1. Oklahoma alpha-rolls Boise. Thompson goes through a fit of efficiency, completing passes down the field until they score to bring the game to 28-26. Oklahoma goes for two three times, short-circuiting the first two with penalties--including a bizarre illegal shift where Oklahoma forgot that two men can't be in motion--before Thompson threw in traffic it hit Jauquin Iglesias.

2. Boise gets the ball back with around two minutes on the clock. Zabransky and wideout aren't on same page; Zabransky throws pick six, and OU leads 35-28. Zabransky looks like he's upset, but more like burnt-toast upset, and not the Oh my god I ran over the baby upset he should be.

3. Boise gets ball back with something like fifty seconds on the clock.
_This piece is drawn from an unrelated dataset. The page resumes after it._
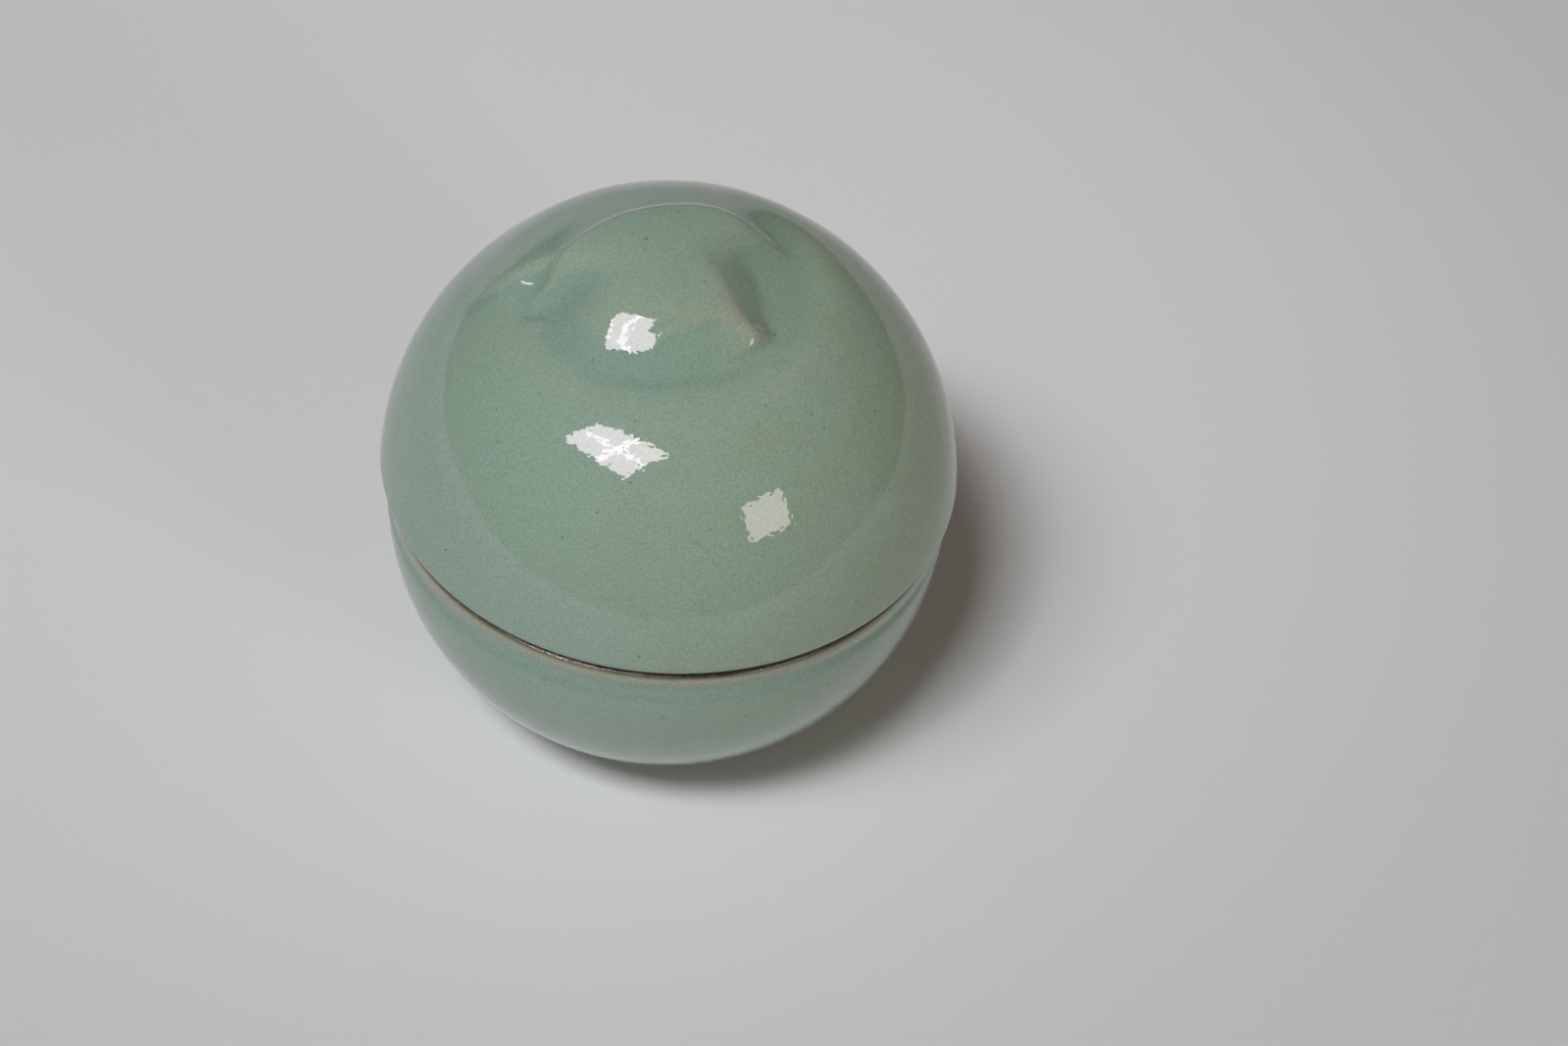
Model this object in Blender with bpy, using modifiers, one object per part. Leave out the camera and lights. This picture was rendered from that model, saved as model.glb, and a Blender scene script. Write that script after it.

Boise then calls the hook and ladder, converting 4th and 18 and scoring the equalizing TD to take it to overtime. Bob Stoops waits for stadium roof to collapse in on him. This won't happen for a few more plays.

4. OU gets the ball first. Peterson runs roughshod through the Boise defense for a score.

5. Boise matriculates to a 4th and 2. A stacked formation to the right with Zabransky under center. Vinny Peretta, walk-on tailback, lines up under center as Zabransky sprints wildly to the sideline in motion. Peretta runs right on a run fake, pulls up in a blink and heaves what appears to be a hopeless lob to the endzone that is caught by tight end Derek Schouman.

6. Petersen then just raises a fist to the heavens and says "fuck it," but in very polite Idaho kind of way, and goes for two. Same formation, no Zabransky motion. Ian Johnson in the backfield. At this point, as a viewer, the extremities are buzzing with endorphines. Zabransky appears to throw, but has pulled the Statue of Liberty play off to a degree of perfection unseen even in legendary flag football games. Left guard crushes whomever might think of tackling Johnson (pancaking them, actually) and Johnson runs straight to the sidelines. Boise wins.

The sensation swirling through the head after watching all this happen can only be described as narcotic. We scarcely noticed jumping up and down, though we were; or the screaming, which got the wife out of bed, since the late start and marathon finish had put her on the bench long before the delirious finish. Even Thom Brennaman's screed about the playoffs, begun just before the final play, couldn't ruin the fun; in fact, both Charles Davis and Barry Alvarez, who'd been wrong all night on potential play-calling, seemed to exult in being exotically wrong this time. (We're still waiting on that run/pass option, Charles.)

It was eyeball crack from start to finish. If there's a better game on the horizon, we may not live through it.


Save the cheerleader, save the world. Ian Johnson did.